Le Monde continue de soutenir hardiment ses suppositions sur l’affaire Pegasus ; alors qu’en vérité, il n’y a, sur ce point, que des thèses ne possédant pas la valeur des certitudes scientifiques. Dans un corps à corps où deux postulats opposées s’empoignent et s’efforcent à se terrasser, le journal reçoit de rudes coups ; principalement parce qu’il peine à prouver quoi que ce soit, à s’évertuer à tirer quelque chose de rien ; et avec rien du tout faire quelque chose.
Pour s’enquérir des «preuves» de l’implication du Maroc dans l’affaire Pegasus et l’établissement de la «matérialité des faits», Rabat attendra longtemps, peut-être. Le journal Le Monde persiste alors que la réponse marocaine était claire : Rabat n’a «jamais acquis de logiciels informatiques pour infiltrer des appareils de communication, de même que les autorités marocaines n’ont jamais eu recours à ce genre d’actes». Dans un article au titre sensationnel intitulé «Projet Pegasus : ces éléments techniques qui attestent de l’implication du Maroc», Le Monde a cru détenir le corps du délit et le disséquer avec un grand luxe de détails. Grandiose déception alors que plusieurs spécialistes ont détruit par avance tout l’échafaudage sur lequel les ONG et les 17 médias ont font reposer l’étude sur Pegasus.

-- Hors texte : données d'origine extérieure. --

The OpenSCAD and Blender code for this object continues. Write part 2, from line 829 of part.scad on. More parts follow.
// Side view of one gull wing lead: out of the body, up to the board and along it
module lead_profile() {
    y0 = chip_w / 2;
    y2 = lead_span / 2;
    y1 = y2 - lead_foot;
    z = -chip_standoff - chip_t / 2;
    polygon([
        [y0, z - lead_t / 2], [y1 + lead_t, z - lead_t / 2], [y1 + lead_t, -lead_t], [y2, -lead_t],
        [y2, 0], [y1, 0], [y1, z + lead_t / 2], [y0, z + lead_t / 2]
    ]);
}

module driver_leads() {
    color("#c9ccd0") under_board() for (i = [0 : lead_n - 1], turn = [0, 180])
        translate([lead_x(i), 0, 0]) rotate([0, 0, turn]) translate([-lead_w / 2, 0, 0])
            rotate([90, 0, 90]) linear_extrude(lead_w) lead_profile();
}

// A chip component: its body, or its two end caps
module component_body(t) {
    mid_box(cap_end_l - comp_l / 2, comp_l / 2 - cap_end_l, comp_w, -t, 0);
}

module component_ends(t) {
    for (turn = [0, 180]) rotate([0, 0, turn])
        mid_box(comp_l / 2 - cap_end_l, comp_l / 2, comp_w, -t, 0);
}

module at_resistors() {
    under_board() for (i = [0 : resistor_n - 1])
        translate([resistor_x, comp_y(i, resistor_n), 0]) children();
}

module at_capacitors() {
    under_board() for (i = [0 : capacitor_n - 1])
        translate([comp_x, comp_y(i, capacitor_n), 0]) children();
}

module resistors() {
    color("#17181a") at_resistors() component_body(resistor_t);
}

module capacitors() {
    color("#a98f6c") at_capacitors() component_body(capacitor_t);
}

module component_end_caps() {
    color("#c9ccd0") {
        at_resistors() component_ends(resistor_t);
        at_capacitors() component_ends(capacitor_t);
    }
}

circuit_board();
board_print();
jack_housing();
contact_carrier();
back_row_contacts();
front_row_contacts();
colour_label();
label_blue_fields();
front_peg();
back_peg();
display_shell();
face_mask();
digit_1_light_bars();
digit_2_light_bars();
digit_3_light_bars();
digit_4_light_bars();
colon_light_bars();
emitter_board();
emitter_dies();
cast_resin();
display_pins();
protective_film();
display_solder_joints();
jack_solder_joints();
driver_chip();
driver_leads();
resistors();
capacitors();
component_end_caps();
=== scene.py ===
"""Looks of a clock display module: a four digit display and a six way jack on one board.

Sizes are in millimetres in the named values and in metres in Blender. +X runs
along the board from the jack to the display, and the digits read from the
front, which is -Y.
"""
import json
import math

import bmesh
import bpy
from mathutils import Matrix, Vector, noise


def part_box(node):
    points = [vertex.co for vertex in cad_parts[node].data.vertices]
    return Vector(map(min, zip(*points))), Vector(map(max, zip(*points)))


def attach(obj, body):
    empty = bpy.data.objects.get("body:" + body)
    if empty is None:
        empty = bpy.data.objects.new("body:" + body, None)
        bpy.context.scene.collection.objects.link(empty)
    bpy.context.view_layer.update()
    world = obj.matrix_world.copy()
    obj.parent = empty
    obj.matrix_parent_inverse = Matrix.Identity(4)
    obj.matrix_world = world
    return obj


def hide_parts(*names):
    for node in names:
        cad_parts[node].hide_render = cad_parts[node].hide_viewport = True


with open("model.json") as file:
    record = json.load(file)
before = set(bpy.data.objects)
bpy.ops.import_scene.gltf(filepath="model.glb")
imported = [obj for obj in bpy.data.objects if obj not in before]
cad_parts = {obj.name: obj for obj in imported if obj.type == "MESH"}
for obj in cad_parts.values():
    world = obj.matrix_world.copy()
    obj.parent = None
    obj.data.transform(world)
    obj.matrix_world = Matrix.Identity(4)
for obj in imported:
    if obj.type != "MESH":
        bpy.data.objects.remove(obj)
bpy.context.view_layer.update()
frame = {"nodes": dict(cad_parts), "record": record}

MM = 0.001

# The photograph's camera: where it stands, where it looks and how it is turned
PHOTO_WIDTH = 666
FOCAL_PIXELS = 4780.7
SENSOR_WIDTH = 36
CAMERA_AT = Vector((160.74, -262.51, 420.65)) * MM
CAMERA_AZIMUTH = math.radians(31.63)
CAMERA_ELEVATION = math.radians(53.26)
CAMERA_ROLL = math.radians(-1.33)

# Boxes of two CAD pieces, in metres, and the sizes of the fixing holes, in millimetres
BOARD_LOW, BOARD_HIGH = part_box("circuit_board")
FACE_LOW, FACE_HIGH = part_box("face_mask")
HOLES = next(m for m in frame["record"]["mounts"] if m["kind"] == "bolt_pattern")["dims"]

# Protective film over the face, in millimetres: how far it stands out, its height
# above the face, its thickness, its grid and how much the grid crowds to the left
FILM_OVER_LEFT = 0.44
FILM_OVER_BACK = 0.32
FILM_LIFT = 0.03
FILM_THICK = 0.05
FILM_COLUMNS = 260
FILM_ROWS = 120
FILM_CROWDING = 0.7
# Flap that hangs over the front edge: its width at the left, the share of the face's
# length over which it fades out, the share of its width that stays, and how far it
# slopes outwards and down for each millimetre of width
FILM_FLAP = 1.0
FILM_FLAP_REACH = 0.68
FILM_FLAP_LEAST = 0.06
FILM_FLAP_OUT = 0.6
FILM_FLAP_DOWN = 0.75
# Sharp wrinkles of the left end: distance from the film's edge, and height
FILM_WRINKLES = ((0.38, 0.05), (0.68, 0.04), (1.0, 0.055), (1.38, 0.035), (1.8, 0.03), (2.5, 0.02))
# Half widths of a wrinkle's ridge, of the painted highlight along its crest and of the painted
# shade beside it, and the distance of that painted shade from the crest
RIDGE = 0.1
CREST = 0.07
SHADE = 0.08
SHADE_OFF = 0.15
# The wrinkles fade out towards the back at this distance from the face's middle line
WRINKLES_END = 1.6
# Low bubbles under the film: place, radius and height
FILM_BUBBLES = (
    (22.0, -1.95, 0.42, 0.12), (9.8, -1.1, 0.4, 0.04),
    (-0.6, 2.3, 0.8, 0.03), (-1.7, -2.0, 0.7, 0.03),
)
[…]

L’argument fondateur de l’article était le suivant : Une même signature sur plusieurs téléphones contaminés signifie que le Maroc est coupable. Point. Aucun indice qui démontrerait que le Maroc serait client de NSO ou qu’il opèrerait des surveillances électroniques par le biais de Pegasus. Les personnalités citées dans l’article du monde sont connues pour leur hostilité à l’égard du Maroc. L’article cite le Citizen Lab de l’université de Toronto comme autorité incontestable (ce qui n’est pas le cas) et le Security Lab d’Amnesty International qui prétend avoir retrouvé des traces de Pegasus dont la même signature technique distinctive a été détectée sur le téléphone de plusieurs personnalités qui auraient travaillé sur des sujets liés à l’actualité marocaine.

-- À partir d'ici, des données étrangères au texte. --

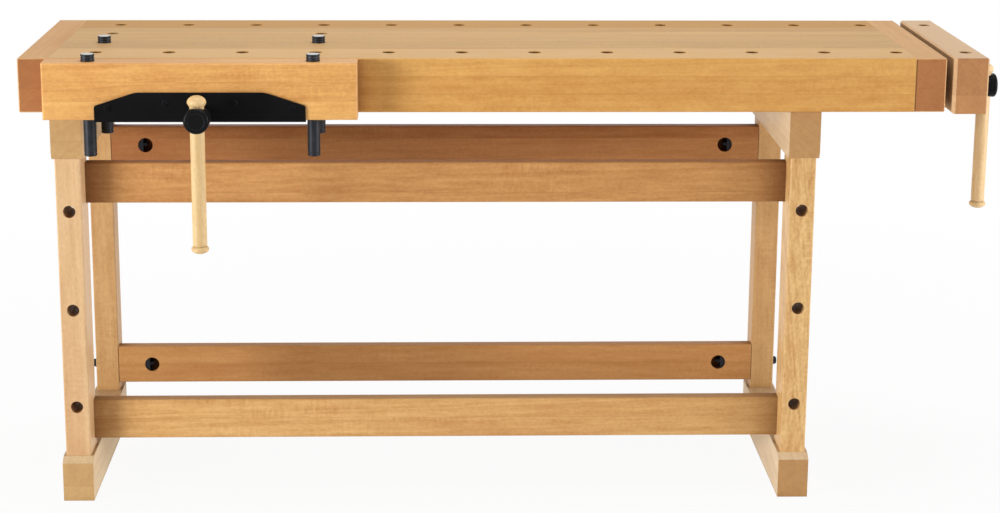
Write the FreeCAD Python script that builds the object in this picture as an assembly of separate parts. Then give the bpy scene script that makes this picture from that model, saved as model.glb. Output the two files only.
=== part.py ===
import FreeCAD, Part
import math
import os

# Cabinetmaker's bench with a front vise and an end vise. All sizes are in millimetres.
# X runs along the bench from left to right, Y from front to back and Z up from the floor.
# The origin is on the floor, below the middle of the whole outline with its vises.

# Top
bench_height = 920.0
top_length = 1830.0
top_depth = 500.0
apron_height = 108.0
apron_depth = 112.0
panel_thickness = 42.0
cap_width = 61.0
top_easing = 2.0

# Dog holes. The outer columns and rows are measured in from the edges of the top.
hole_radius = 12.5
hole_columns = 12
hole_rows = 4
left_column_inset = 142.5
right_column_inset = 85.9
front_row_inset = 74.0
back_row_inset = 66.0
vise_columns_apart = 3
hole_chamfer = 1.0

# Bench dogs
dog_clearance = 0.06
dog_head_radius = 13.4
dog_head_height = 14.0
dog_shank_length = 188.0
dog_chamfer = 1.0
dog_groove_width = 1.6
dog_groove_depth = 0.7
dog_foot_groove_height = 7.0

# Leg frames
left_leg_inset = 87.0
right_leg_inset = 274.0
post_width = 51.0
front_post_depth = 80.0
rear_post_depth = 60.0
post_setback = 20.0
rear_inset = 2.0
leg_beam_width = 62.0
bearer_height = 98.0
bearer_setback = 14.0
bearer_chamfer = 13.0
foot_height = 92.0
foot_setback = 4.0
foot_chamfer = 11.0
batten_width = 40.0
leg_easing = 2.0
tenon_width = 24.0
tenon_shoulder = 15.0
tenon_length = 40.0
post_hole_drop = 108.0
post_hole_rise = 104.0
post_hole_count = 3

# Stretchers and their bolts
stretcher_height = 83.0
stretcher_thickness = 28.0
upper_stretcher_drop = 102.0
lower_stretcher_gap = 19.0
stretcher_easing = 2.0
nut_hole_radius = 16.0
nut_hole_depth = 22.0
nut_hole_distance = 74.0
nut_flat_distance = 5.0
nut_recess = 2.0
stretcher_nut_radius = 6.5
stretcher_nut_height = 6.0
bolt_radius = 4.0
bolt_end = 4.0
bolt_washer_radius = 10.0
bolt_washer_thickness = 2.0
bolt_head_radius = 8.0
bolt_head_height = 6.5
bolt_head_chamfer = 1.6
top_bolt_inset = 58.0
top_bolt_bite = 22.0
overcut = 1.0

# Vises. Heights are taken from the axis of the screw, depths from the outer face of the jaw.
vise_travel = 138.0
screw_drop = 99.0
front_jaw_width = 610.0
front_jaw_thickness = 59.0
end_jaw_thickness = 70.0
end_jaw_opening = 15.0
end_jaw_hole_setback = 39.0
jaw_height = 112.0
jaw_easing = 3.0
jaw_lead_in = 6.0
plate_thickness = 3.5
plate_hole_gap = 1.4
plate_hole_relief = 1.0
plate_shoulder_width = 79.5
plate_end_top = 15.5
plate_top = 41.8
plate_flange_depth = 38.0
plate_shoulder_radius = 40.0
plate_corner_radius = 5.0
plate_bend_radius = 3.0
outer_bolt_inset = 26.0
outer_bolt_height = 12.3
inner_bolt_spacing = 133.0
inner_bolt_height = 22.0
plate_bolt_radius = 3.5
plate_bolt_length = 18.0
plate_bolt_head_radius = 7.5
plate_bolt_head_height = 4.0
plate_bolt_crown_radius = 4.5
screw_radius = 11.0
screw_running = 0.05
screw_passage_clearance = 3.0
curved_gap = 0.3
thrust_gap = 0.2
screw_socket_depth = 25.0
end_chamfer = 1.5
ring_radius = 15.0
ring_thickness = 4.0
ring_clearance = 2.0
rod_radius = 10.0
rod_running = 0.05
rod_wall_distance = 23.0
rod_height = 16.0
rod_passage_clearance = 2.0
hub_radius = 25.0
hub_length = 48.0
hub_reach = 82.0
hub_neck_radius = 16.0
hub_rounding = 6.0
hub_dish_radius = 16.0
hub_dish_depth = 1.5
hub_spot_height = 23.5
hub_spot_radius = 20.0
handle_radius = 14.0
handle_bottom = 265.0
handle_groove_radius = 12.6
handle_groove_width = 2.0
handle_tenon_radius = 8.0
handle_tenon_length = 14.0
knob_seat_gap = 0.1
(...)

Aucune preuve matérielle sérieuse, mais une foule de constatations puisant dans la multiplicité des observations sur lesquelles ils sont édifiés un caractère de probabilité qui impressionne. Le Monde ressasse les résultats non étayés du Security Lab d’Amnesty International. Surtout, aucun mot sur la méthodologie de du rapport validée uniquement… par le Citizen Lab de Toronto. Si NSO Group affirme que les données analysées par le consortium, une liste de plus de 50 000 numéros de téléphone, n’ont rien à voir avec le système de Pegasus et ne constituent pas des «cibles», pourquoi donc Le Monde s’acharne-t-il sur le Maroc ?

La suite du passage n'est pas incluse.